有名なきっかけは、1964年にアメリカで起きた「キティ・ジェノヴィーズ事件」です。若い女性が夜道で襲われ命を落とした際、周囲の住民が多数目撃していました。しかし、ほとんど誰も助けに行かなかったことが社会問題になりました。
日常での例
- 電車でのトラブル
誰かが体調を崩していても、「自分が声をかけるべきか…?」と迷っているうちに誰も動かないことがある。 - 学校や職場でのいじめ・ハラスメント
周囲に人が多いほど「自分が止めなくても大丈夫」と思ってしまう。 - 交通事故の現場
見物人が多いほど、逆に通報や救助が遅れることがあります。
傍観者効果を防ぐには?
- 責任を明確にする
→「誰か助けて!」ではなく「あなた、119番お願いします」と具体的に指示します。 - 自分が一歩踏み出す意識を持つ
→「誰かがやるだろう」ではなく「自分が最初の一人になろう」と意識します。 - 小さな行動から
→声をかける、近くの人に伝えるなど、自分にできることから動いてみます。
脳、心理メカニズムとの関係
心理メカニズム
傍観者効果は、いくつかの心理メカニズムで説明されます。
- 責任の分散
- 「自分一人の責任じゃない」と感じてしまいます。
- 多数派に同調
- 周囲が動かないと「今は動かなくていいんだ」と思い込みます。
- 評価への不安
- 「助けようとして失敗したら恥ずかしい」という気持ちがブレーキになります。
脳の働き
脳科学的には、社会的状況を判断する前頭前野や、不安や恐怖を処理する扁桃体が関係していると考えられています。
前頭前野 ― 「合理化」をする司令塔
前頭前野は意思決定や社会的判断を担う部分です。そして、周囲を見て「誰も動いていないから、今は動かなくてもいい」と自分を納得させてしまいます。

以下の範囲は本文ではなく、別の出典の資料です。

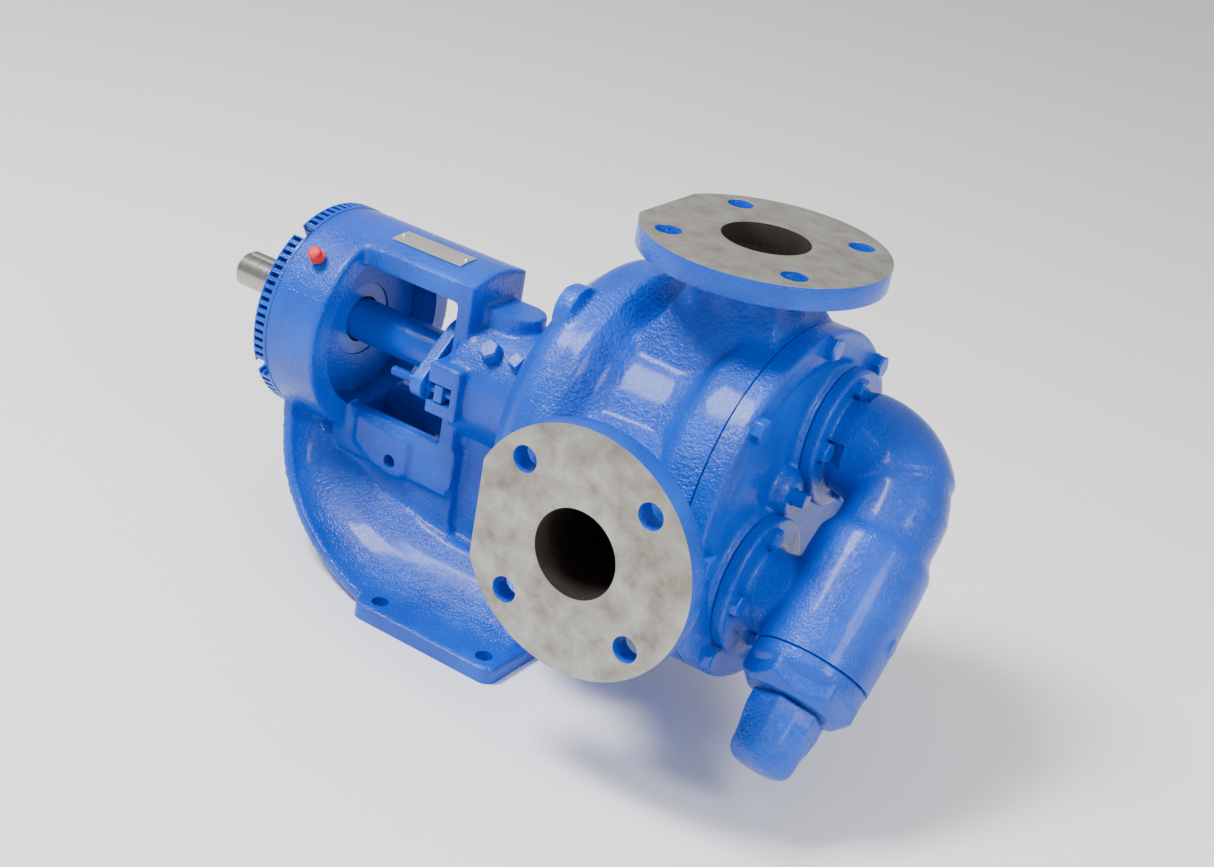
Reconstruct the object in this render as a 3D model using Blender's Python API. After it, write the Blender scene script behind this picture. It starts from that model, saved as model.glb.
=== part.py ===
"""Internal gear pump with a bearing bracket, flanged ports and a head-mounted relief valve.

Frame: metres, +Z up, +X along the shaft from the coupling end towards the head, the side port
faces -Y and the top port faces +Z.  The origin is the centre of the foot's underside.

Every piece hangs on the empty "pump_centre", which sits where the axes of the two ports and of
the shaft meet, so the sizes below are read from that point.
"""
import math

import bmesh
import bpy
from mathutils import Matrix, Vector

for old in list(bpy.data.objects):
    bpy.data.objects.remove(old)

MM = 0.001
GAP = 0.3 * MM                      # running or assembly gap where two solids touch
PHASE = 0.07                        # turns round cutters so that no two facets line up exactly

# ---------------------------------------------------------------- driving dimensions
SHAFT_HEIGHT = 177.8 * MM           # shaft axis above the foot's underside, 7 in
FOOT_X = (-225.0 * MM, -90.0 * MM)  # foot plate, from the ports' plane
FOOT_HALF_WIDTH = 118.0 * MM
FOOT_THICK = 12.7 * MM
FOOT_HOLE_X = (-207.8 * MM, -106.8 * MM)
FOOT_HOLE_Y = 103.5 * MM
FOOT_HOLE_R = 6.75 * MM

PORT_FLANGE_R = 88.9 * MM           # 2-1/2 in class 125 flange
PORT_FLANGE_THICK = 16.5 * MM
PORT_FACE = 182.5 * MM              # flange face from the shaft axis
PORT_BOLT_CIRCLE_R = 69.85 * MM
PORT_HOLE_R = 9.5 * MM
PORT_BORE_R = 31.5 * MM
PORT_NECK_R = 45.0 * MM
PORT_FLAT_X = -81.0 * MM            # the flanges are cut flat towards the bracket

CASING_X = (-85.6 * MM, 46.6 * MM)
CASING_RIM_R = 133.0 * MM
CASING_WAIST_R = 124.0 * MM
CASING_BORE_R = 95.7 * MM
GASKET_THICK = 0.5 * MM

HEAD_FACE = 64.0 * MM
HEAD_BOLT_CIRCLE_R = 124.5 * MM
HEAD_BOLTS = 8

ROTOR_R = 95.0 * MM
ROTOR_TEETH = 12
IDLER_TEETH = 8
GEAR_MODULE = 11.6 * MM
FINGER_TIP_R = 8.0 * MM             # rounded inner end of a rotor tooth
FINGER_ROOT_R = 10.0 * MM
FINGER_ROOT_CIRCLE = 85.0 * MM
IDLER_TIP_R = 55.5 * MM
ROTOR_PITCH_R = ROTOR_TEETH * GEAR_MODULE / 2
IDLER_PITCH_R = IDLER_TEETH * GEAR_MODULE / 2
IDLER_OFFSET = ROTOR_PITCH_R - IDLER_PITCH_R
TEETH_X = (-63.5 * MM, 46.0 * MM)
PIN_R = 14.0 * MM
PIN_END_X = 63.0 * MM
BUSHING_R = 19.0 * MM

SHAFT_R = 17.46 * MM                # 1-3/8 in
SHAFT_END_R = 14.29 * MM            # 1-1/8 in coupling end
SHAFT_END_X = -465.0 * MM
PACKING_BORE_R = 27.0 * MM
NECK_R = 50.0 * MM
NECK_END_X = -212.0 * MM
BRACKET_FACE_X = -86.3 * MM

BARREL_R = 85.0 * MM
BARREL_X = (-363.0 * MM, -316.0 * MM)
BARREL_BORE_R = 62.3 * MM
BARREL_MOUTH_R = 67.0 * MM
FRAME_HALF = 34.0 * MM              # half width of the beam, the end wall and the web
WINDOW_X = (-316.0 * MM, -224.0 * MM)
WINDOW_Z = (-57.0 * MM, 62.0 * MM)
WALL_END_X = -210.0 * MM
BEARING_R = 40.0 * MM
BEARING_X = (-369.0 * MM, -345.0 * MM)
NOTCHES = 24

STUD_Y = 49.0 * MM
STUD_Z = 4.0 * MM
STUD_R = 3.8 * MM

VALVE_X = 134.0 * MM                # relief valve axis in front of the ports' plane
VALVE_PORT = 63.0 * MM              # each valve flange from the shaft axis, along the valve
VALVE_FLANGE_R = 52.0 * MM
VALVE_FLANGE_X = (65.2 * MM, 75.0 * MM)
VALVE_BODY_R = 43.4 * MM
VALVE_BODY_END = 99.6 * MM
VALVE_BORE_R = 33.0 * MM
VALVE_SEAT_R = 22.0 * MM
VALVE_BOLT = (26.7 * MM, 31.8 * MM)  # bolt offsets along and across the valve

NECK_SCREW_X = -185.0 * MM           # screws on the neck stand 45 degrees round towards -Y
NECK_SLOPE_POINT = (-NECK_R * math.sqrt(0.5), NECK_R * math.sqrt(0.5))
NECK_SLOPE = (Matrix.Rotation(math.pi / 4, 4, "X") @ Matrix.Rotation(-math.pi / 2, 4, "Y")).to_euler()

# ---------------------------------------------------------------- finishes
PAINT = ("blue_enamel", (0.012, 0.115, 0.62), 0.28, 0.0)
BARE_IRON = ("machined_iron", (0.33, 0.32, 0.29), 0.42, 0.9)
STEEL = ("shaft_steel", (0.55, 0.54, 0.52), 0.25, 1.0)
BRONZE = ("bronze", (0.55, 0.34, 0.14), 0.38, 0.9)
PACKING = ("braided_packing", (0.06, 0.055, 0.05), 0.85, 0.0)
GASKET = ("gasket_sheet", (0.22, 0.17, 0.10), 0.8, 0.0)
RUBBER = ("seal_rubber", (0.02, 0.02, 0.02), 0.6, 0.0)
RED_PLASTIC = ("red_cap_plastic", (0.75, 0.02, 0.02), 0.35, 0.0)
PLATE = ("nameplate_metal", (0.42, 0.41, 0.35), 0.4, 0.8)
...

- 前頭前野は「意思決定」「社会的判断」「行動の抑制」に関わる領域です。
- 周囲の様子を見て「誰も動いていないから自分も動かなくていい」と判断するのは、この部分の働きです。
- 社会的同調(みんなに合わせる傾向)を強める要因になります。
扁桃体 ― 不安や恐怖を増幅する
扁桃体は恐怖や不安に敏感です。そして、「声をかけて間違えたらどうしよう」「恥をかくかも」という気持ちを強くします。その結果、行動をブレーキさせます。
- 扁桃体は「恐怖や不安」を処理する場所です。
- 助けに行くと「恥をかくかも」「失敗したらどうしよう」という不安を増幅させます。
- この恐怖反応が強いと、行動をためらいやすくなります。
前帯状皮質 ― 「みんなと違う」を気にする
前帯状皮質は「自分と周囲の違い」に反応する部位です。そして、自分だけ助けようと動くと「周りから浮いてしまう」という違和感を覚えます。そして、その結果足を止めさせます。
- 自分の行動と周囲の行動の「ズレ」に敏感に反応する部位です。
- 周囲が静観しているのに自分だけ動くと「浮いてしまう」という違和感が生じ、行動を抑制する方向に働きます。
報酬系 ― 助ける喜びより安心感が勝つ
人を助けると感謝されるなどの「社会的報酬」で脳は快感を得ます。しかし、傍観者効果の場面では「動かないことによる安心感」が強く働きます。そして、助けることで得られる喜びを上回ってしまうのです。
- 誰かを助けるとき、人間の脳は「社会的報酬」(感謝される、いいことをした満足感)を感じます。
- ただし、傍観者効果の場面では「動かないことによる安心感(損失回避)」が優先され、報酬系の活性が弱まります。
まとめ
ここまで、傍観者効果とは?、日常の例、傍観者効果の行動を防ぐには、脳と心理メカニズムについて説明しました。そして、傍観者効果が、「大勢いるほど誰も助けない」 という逆説的な心理現象です。そして、脳がリスクを避け、集団に合わせたいという本能的を優先した結果と説明しました。また、脳の働きとして、前頭前野で「他の人がやらないなら、自分もしなくていい」と合理化します。そして、扁桃体では、「失敗したら怖い」という不安を強め、前帯状皮質では、「自分だけ動いたら変だ」という同調圧力を意識させます。そして、その結果、報酬系では、「助けたい気持ち」より「目立ちたくない安心感」が勝ってしまいます。
また、日常の例では、ニュースの事件や日常の小さな場面にも隠れているものを示しました。そして、「自分もそうだったかも」と気づくような一面がありました。加えて、対処するために大切なのは、「周りの様子をうかがう前に、自分ができる一歩を踏み出す勇気」です。そして、それが、誰かの命や心を救うきっかけになるかもしれません。